*Goal*: Pull every line containing the word "rigid" from the records.

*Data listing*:
-*-

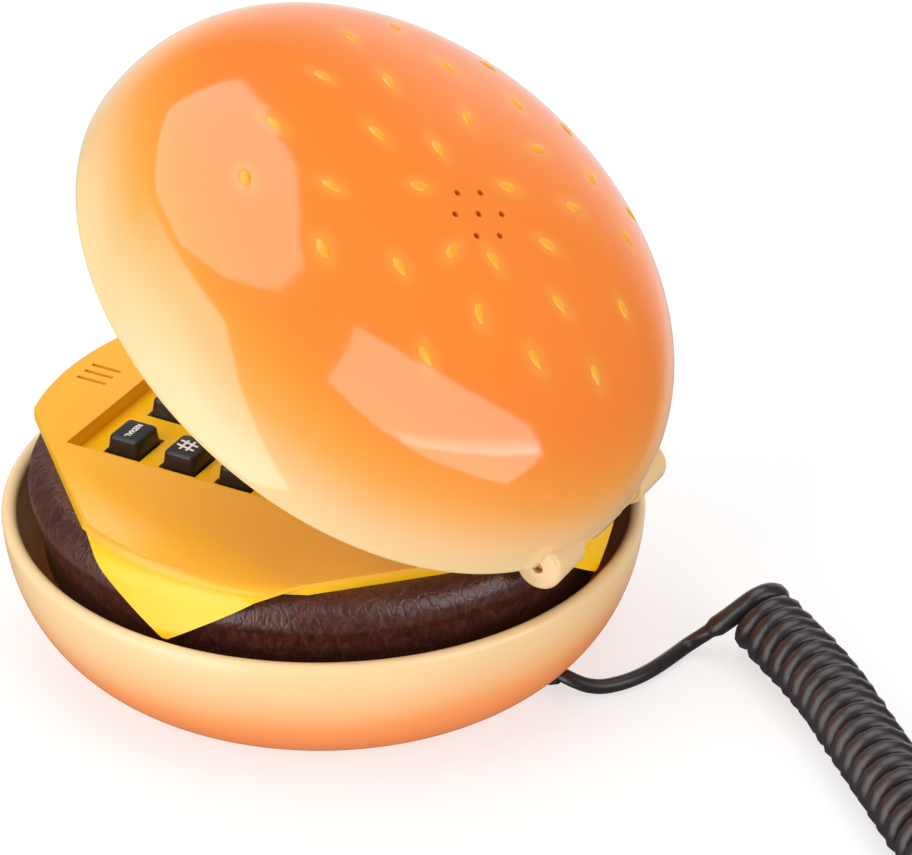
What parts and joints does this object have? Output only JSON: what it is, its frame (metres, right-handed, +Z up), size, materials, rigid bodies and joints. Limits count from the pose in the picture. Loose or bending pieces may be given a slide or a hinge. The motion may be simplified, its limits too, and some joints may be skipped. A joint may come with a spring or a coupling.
{
  "type": "novelty shaped telephone",
  "caption": "Corded clamshell telephone shaped like a hamburger: a hinged top bun lid over a cheese slice keypad deck, patty ring, bottom bun and curly cord.",
  "frame": {"origin": "on the table, under the centre of the bottom bun, at the foot ring's underside", "axes": "+Z up, X along the lid's hinge, +Y from the microphone end towards the hinge and the cord"},
  "size_m": [0.118, 0.2609, 0.1171],
  "materials": {
    "upper_bun_plastic": "glossy orange, airbrushed to cream at the rim, yellow seeds",
    "lower_bun_plastic": "satin gloss, cream at the rim airbrushed to orange below",
    "cover_plastic": "satin cream",
    "cheese_plastic": "satin yellow orange, brighter yellow edges",
    "patty_plastic": "leathery grained dark brown, semi gloss",
    "key_black": "satin black with white printed legends",
    "knob_black": "satin black",
    "black_rubber": "matt black",
    "mat_rubber": "matt grey",
    "foam_gasket": "matt foam",
    "weight_steel": "dull grey",
    "pin_steel": "bright",
    "screw_steel": "zinc plated",
    "switch_metal": "tinned",
    "capsule_metal": "satin",
    "leaf_brass": "bright",
    "board_green": "solder mask green",
    "chip_black": "matt black",
    "capacitor_sleeve": "blue sleeve",
    "relay_case": "off white",
    "clip_plastic": "natural white",
    "lead_red": "red insulation",
    "cord_sheath": "near black brown with a soft sheen",
    "plug_clear": "clear moulded plastic"
  },
  "bodies": {
    "phone_base": {"bottom_bun_shell": "lower_bun_plastic", "foot_ring": "black_rubber", "ballast_plate": "weight_steel", "patty_frame": "patty_plastic", "cheese_deck": "cheese_plastic", "hinge_pins": "pin_steel", "key_mat": "mat_rubber", "main_board": "board_green", "dial_chip": "chip_black", "line_capacitors": "capacitor_sleeve", "line_relay": "relay_case", "hook_switch": "chip_black", "hook_leaf": "leaf_brass", "microphone": "capsule_metal", "microphone_boot": "black_rubber", "base_screws": "screw_steel", "board_screws": "screw_steel", "slide_switch_bodies": "switch_metal", "cord_grommet": "black_rubber", "cord_tail": "cord_sheath", "cord_coil": "cord_sheath", "cord_end_tail": "cord_sheath", "line_plug": "plug_clear"},
    "lid": {"top_bun_shell": "upper_bun_plastic", "lid_inner_cover": "cover_plastic", "earpiece_gasket": "foam_gasket", "earpiece_speaker": "capsule_metal", "ringer_sounder": "leaf_brass", "ringer_clip": "clip_plastic", "lid_lead": "lead_red", "lid_screws": "screw_steel"},
    "key_1": {"key_1": "key_black"},
    "key_2": {"key_2": "key_black"},
    "key_3": {"key_3": "key_black"},
    "key_4": {"key_4": "key_black"},
    "key_5": {"key_5": "key_black"},
    "key_6": {"key_6": "key_black"},
    "key_7": {"key_7": "key_black"},
    "key_8": {"key_8": "key_black"},
    "key_9": {"key_9": "key_black"},
    "key_star": {"key_star": "key_black"},
    "key_0": {"key_0": "key_black"},
    "key_hash": {"key_hash": "key_black"},
    "key_mute": {"key_mute": "key_black"},
    "key_flash": {"key_flash": "key_black"},
    "key_redial": {"key_redial": "key_black"},
    "ringer_switch_knob": {"ringer_switch_knob": "knob_black"},
    "tone_switch_knob": {"tone_switch_knob": "knob_black"}
  },
  "joints": [
    {"name": "lid_hinge", "type": "hinge", "parent": "phone_base", "child": "lid", "pos_m": [0, 0.0549, 0.0396], "axis": [-1, 0, 0], "range_deg": [-35.6, 64.4]},
    {"name": "key_1_press", "type": "slide", "parent": "phone_base", "child": "key_1", "axis": [0, 0, -1], "range_m": [0, 0.0012], "stiffness_N_per_m": 400, "springref_m": -0.0005},
    {"name": "key_2_press", "type": "slide", "parent": "phone_base", "child": "key_2", "axis": [0, 0, -1], "range_m": [0, 0.0012], "stiffness_N_per_m": 400, "springref_m": -0.0005},
    {"name": "key_3_press", "type": "slide", "parent": "phone_base", "child": "key_3", "axis": [0, 0, -1], "range_m": [0, 0.0012], "stiffness_N_per_m": 400, "springref_m": -0.0005},
    {"name": "key_4_press", "type": "slide", "parent": "phone_base", "child": "key_4", "axis": [0, 0, -1], "range_m": [0, 0.0012], "stiffness_N_per_m": 400, "springref_m": -0.0005},
    {"name": "key_5_press", "type": "slide", "parent": "phone_base", "child": "key_5", "axis": [0, 0, -1], "range_m": [0, 0.0012], "stiffness_N_per_m": 400, "springref_m": -0.0005},
    {"name": "key_6_press", "type": "slide", "parent": "phone_base", "child": "key_6", "axis": [0, 0, -1], "range_m": [0, 0.0012], "stiffness_N_per_m": 400, "springref_m": -0.0005},
    {"name": "key_7_press", "type": "slide", "parent": "phone_base", "child": "key_7", "axis": [0, 0, -1], "range_m": [0, 0.0012], "stiffness_N_per_m": 400, "springref_m": -0.0005},
    {"name": "key_8_press", "type": "slide", "parent": "phone_base", "child": "key_8", "axis": [0, 0, -1], "range_m": [0, 0.0012], "stiffness_N_per_m": 400, "springref_m": -0.0005},
    {"name": "key_9_press", "type": "slide", "parent": "phone_base", "child": "key_9", "axis": [0, 0, -1], "range_m": [0, 0.0012], "stiffness_N_per_m": 400, "springref_m": -0.0005},
    {"name": "key_star_press", "type": "slide", "parent": "phone_base", "child": "key_star", "axis": [0, 0, -1], "range_m": [0, 0.0012], "stiffness_N_per_m": 400, "springref_m": -0.0005},
    {"name": "key_0_press", "type": "slide", "parent": "phone_base", "child": "key_0", "axis": [0, 0, -1], "range_m": [0, 0.0012], "stiffness_N_per_m": 400, "springref_m": -0.0005},
    {"name": "key_hash_press", "type": "slide", "parent": "phone_base", "child": "key_hash", "axis": [0, 0, -1], "range_m": [0, 0.0012], "stiffness_N_per_m": 400, "springref_m": -0.0005},
    {"name": "key_mute_press", "type": "slide", "parent": "phone_base", "child": "key_mute", "axis": [0, 0, -1], "range_m": [0, 0.0012], "stiffness_N_per_m": 400, "springref_m": -0.0005},
    {"name": "key_flash_press", "type": "slide", "parent": "phone_base", "child": "key_flash", "axis": [0, 0, -1], "range_m": [0, 0.0012], "stiffness_N_per_m": 400, "springref_m": -0.0005},
    {"name": "key_redial_press", "type": "slide", "parent": "phone_base", "child": "key_redial", "axis": [0, 0, -1], "range_m": [0, 0.0012], "stiffness_N_per_m": 400, "springref_m": -0.0005},
    {"name": "ringer_switch_slide", "type": "slide", "parent": "phone_base", "child": "ringer_switch_knob", "axis": [1, 0, 0], "range_m": [-0.002, 0.002]},
    {"name": "tone_switch_slide", "type": "slide", "parent": "phone_base", "child": "tone_switch_knob", "axis": [1, 0, 0], "range_m": [0, 0.004]}
  ]
}
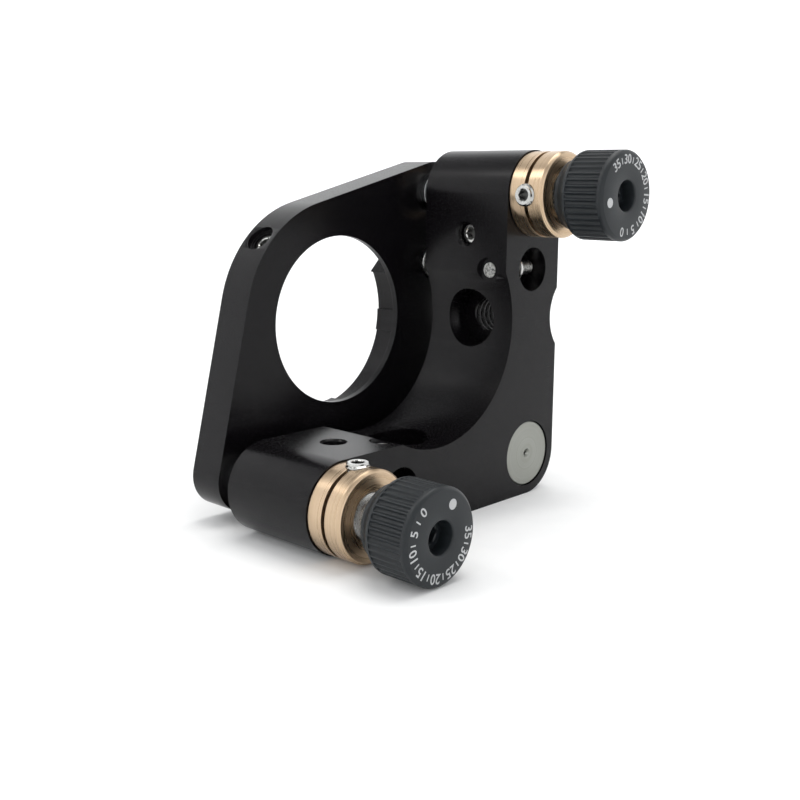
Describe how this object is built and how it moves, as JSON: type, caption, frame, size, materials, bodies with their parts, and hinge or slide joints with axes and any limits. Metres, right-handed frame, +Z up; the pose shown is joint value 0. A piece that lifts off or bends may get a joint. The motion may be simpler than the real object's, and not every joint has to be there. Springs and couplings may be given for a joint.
{
  "type": "kinematic mirror mount",
  "caption": "Two-plate kinematic mirror mount with an L-shaped back plate, a tilting optic plate, fine adjuster knobs with locks and a round bore for a one inch optic.",
  "frame": {"origin": "axis of the optic bore, at the lip that the optic rests on", "axes": "+Y towards the optic side, out of the bore's mouth; +Z up; +X to the right when seen from the knobs"},
  "size_m": [0.049, 0.0403, 0.049],
  "materials": {
    "black_anodised": "satin black anodised aluminium",
    "knob_anodised": "satin blue-black anodised, straight flutes",
    "brass": "turned phosphor bronze, satin",
    "bright_steel": "bright stainless steel",
    "hard_steel": "polished hardened steel",
    "plug_steel": "satin turned steel",
    "nylon": "white nylon"
  },
  "bodies": {
    "base": {"back_plate": "black_anodised", "bushing_top": "brass", "bushing_bottom": "brass", "bushing_screw_top": "bright_steel", "bushing_screw_bottom": "bright_steel", "pivot_plug": "plug_steel", "rear_pin_top": "bright_steel", "rear_pin_bottom": "bright_steel", "spring_top": "bright_steel", "spring_bottom": "bright_steel"},
    "tip_top": {"tip_ball_top": "hard_steel"},
    "adjuster_top": {"adjuster_screw_top": "bright_steel", "knob_top": "knob_anodised"},
    "tip_bottom": {"tip_ball_bottom": "hard_steel"},
    "adjuster_bottom": {"adjuster_screw_bottom": "bright_steel", "knob_bottom": "knob_anodised"},
    "lock_top": {"lock_screw_top": "bright_steel"},
    "lock_bottom": {"lock_screw_bottom": "bright_steel"},
    "pivot": {"pivot_ball": "hard_steel"},
    "front": {"front_plate": "black_anodised", "cone_seat": "hard_steel", "groove_seat": "hard_steel", "flat_seat": "hard_steel", "front_pin_top": "bright_steel", "front_pin_bottom": "bright_steel"},
    "optic_tip": {"optic_screw_tip": "nylon"},
    "optic_screw": {"optic_set_screw": "bright_steel"}
  },
  "joints": [
    {"name": "top_adjuster_travel", "type": "slide", "parent": "base", "child": "tip_top", "axis": [0, 1, 0], "range_m": [-0.00225, 0.001]},
    {"name": "top_knob_turn", "type": "hinge", "parent": "tip_top", "child": "adjuster_top", "pos_m": [0.0196, -0.00285, 0.0174], "axis": [0, 1, 0], "range_deg": [-3243, 1443]},
    {"name": "bottom_adjuster_travel", "type": "slide", "parent": "base", "child": "tip_bottom", "axis": [0, 1, 0], "range_m": [-0.00225, 0.002]},
    {"name": "bottom_knob_turn", "type": "hinge", "parent": "tip_bottom", "child": "adjuster_bottom", "pos_m": [-0.0174, -0.00285, -0.0196], "axis": [0, 1, 0], "range_deg": [-3243, 2883]},
    {"name": "front_pitch", "type": "hinge", "parent": "base", "child": "pivot", "pos_m": [0.0196, -0.00285, -0.0196], "axis": [-1, 0, 0], "range_deg": [-3.49, 1.56], "deforming": ["spring_top"]},
    {"name": "front_yaw", "type": "hinge", "parent": "pivot", "child": "front", "pos_m": [0.0196, -0.00285, -0.0196], "axis": [0, 0, -1], "range_deg": [-3.49, 3.11], "deforming": ["spring_bottom"]},
    {"name": "top_lock_turn", "type": "hinge", "parent": "base", "child": "lock_top", "pos_m": [0.0136, -0.0223, 0.0174], "axis": [1, 0, 0], "range_deg": [-90, 90]},
    {"name": "bottom_lock_turn", "type": "hinge", "parent": "base", "child": "lock_bottom", "pos_m": [-0.0174, -0.0223, -0.0136], "axis": [0, 0, -1], "range_deg": [-90, 90]},
    {"name": "optic_clamp_travel", "type": "slide", "parent": "front", "child": "optic_tip", "axis": [0.7071, 0, -0.7071], "range_m": [0, 0.0004]},
    {"name": "optic_screw_turn", "type": "hinge", "parent": "optic_tip", "child": "optic_screw", "pos_m": [-0.01075, 0.0019, 0.01075], "axis": [0.7071, 0, -0.7071], "range_deg": [-1, 289]}
  ],
  "couplings": [
    {"joint": "top_knob_turn", "follows": "top_adjuster_travel", "rad_per_m": 25133},
    {"joint": "front_pitch", "follows": "top_adjuster_travel", "rad_per_m": 27.027},
    {"joint": "bottom_knob_turn", "follows": "bottom_adjuster_travel", "rad_per_m": 25133},
    {"joint": "front_yaw", "follows": "bottom_adjuster_travel", "rad_per_m": 27.027},
    {"joint": "optic_screw_turn", "follows": "optic_clamp_travel", "rad_per_m": 12566}
  ]
}
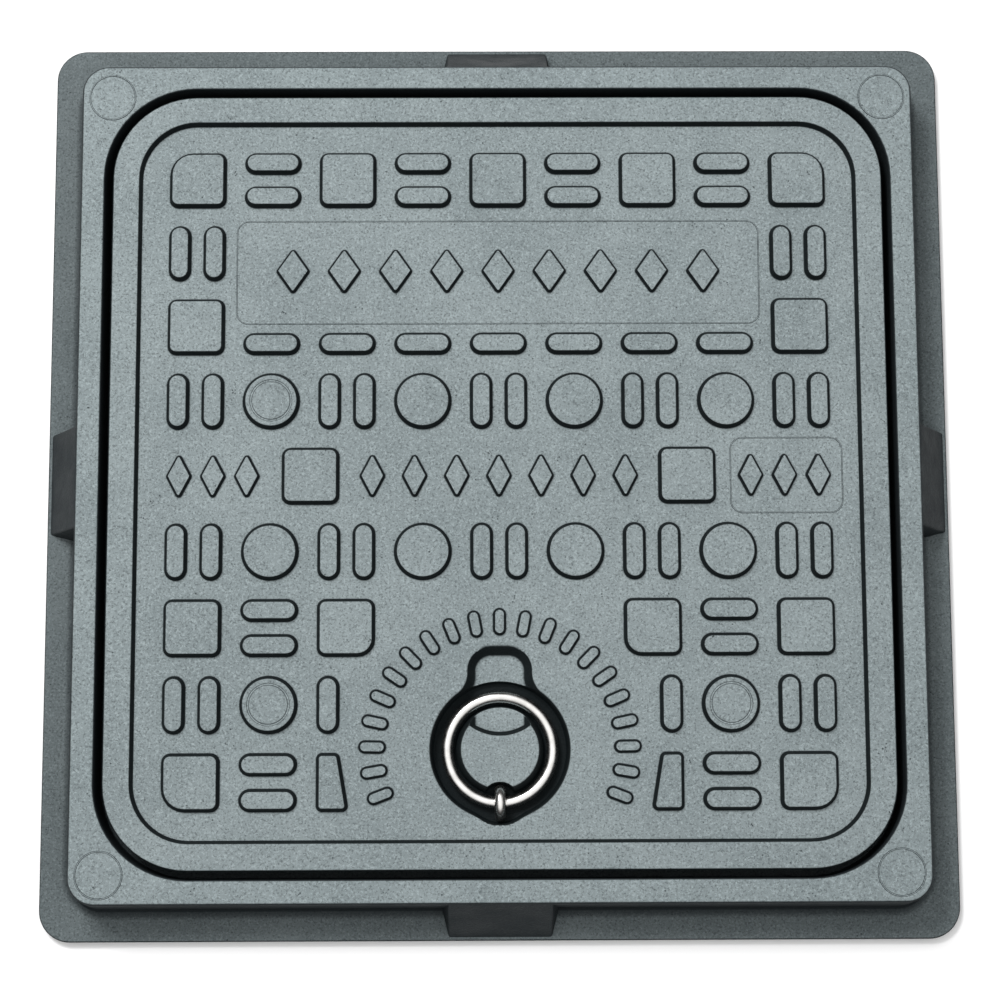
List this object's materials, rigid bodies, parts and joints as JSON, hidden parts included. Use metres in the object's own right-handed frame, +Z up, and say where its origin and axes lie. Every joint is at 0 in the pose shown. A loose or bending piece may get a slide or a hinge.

-*-

*Final result*:
What parts and joints does this object have? Output only JSON: what it is, its frame (metres, right-handed, +Z up), size, materials, rigid bodies and joints. Limits count from the pose in the picture. Loose or bending pieces may be given a slide or a hinge. The motion may be simplified, its limits too, and some joints may be skipped. A joint may come with a spring or a coupling.
List this object's materials, rigid bodies, parts and joints as JSON, hidden parts included. Use metres in the object's own right-handed frame, +Z up, and say where its origin and axes lie. Every joint is at 0 in the pose shown. A loose or bending piece may get a slide or a hinge.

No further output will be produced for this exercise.